A US District Court judge has lifted an injunction against running pump back turbines to produce electricity at the Lake Russell dam in South Carolina. The decision is the latest move in an environmental legal battle that started in 1988.
The US Army Corps of Engineers (USACE), which built and runs the dam’s hydroelectric plant, said the court agreed that the project met all requirements of the National Environmental Policy Act and should be allowed to operate.
The Wildlife Associations of South Carolina and Missouri had filed a suit requesting the injunctions. Several years later the state of Georgia also joined the legal fight against the pump turbines.
USACE wants to use the four reversible turbines to pump water between lakes Russell and Thurmond along the Savannah river and create electricity at night with the water used during the day. The plaintiffs won an injunction blocking the turbines’ use until USACE showed they would not harm the environment.

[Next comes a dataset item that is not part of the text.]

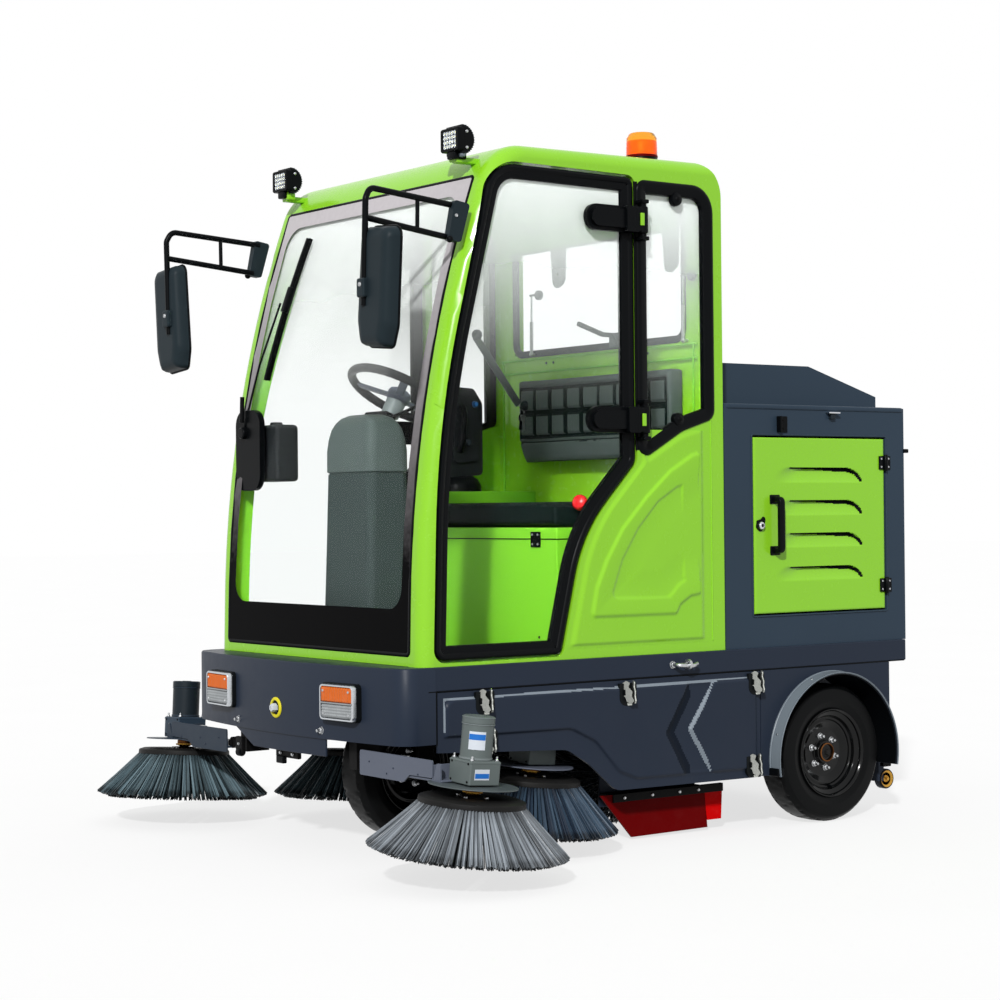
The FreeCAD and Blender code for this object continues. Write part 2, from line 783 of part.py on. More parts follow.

In 1999, USACE asked that the injunction be lifted after US$34M in studies and fish protection measures proved the turbines could work safely. The turbines would kill between 6M and 12M fish a year, but that represents less than 1% of Lake Thurmond’s fish population and the numbers have no significant impact, USACE said.
The pumped storage will give more than US$57.2M a year in economic benefits to residents in the southeast in lower energy costs, the USACE official added.
Russell dam, upstream of Thurmond lake above Augusta Georgia, had long hosted four conventional turbines. But when the four reversible units were installed, the fear was that water pumped from Thurmond back into Russell for reuse during peak power demands would take too heavy a toll on the environment.
• Meanwhile, a new turbine proposed by the USACE and the Bonneville Power Administration (BPA) to install and test a prototype turbine that could lead to improved power generation and fish preservation is to be installed in the McNary dam power house near Umatilla, in the state of Oregon, US.
According to the agencies, a turbine has a typical lifespan of about 25 to 30 years, while the McNary dam power house is almost 50 years old. There has been no significant work done to improve the efficiency of the generating units during that time.
If successful, this project could result in the replacement of all 14 turbines and related equipment at the dam.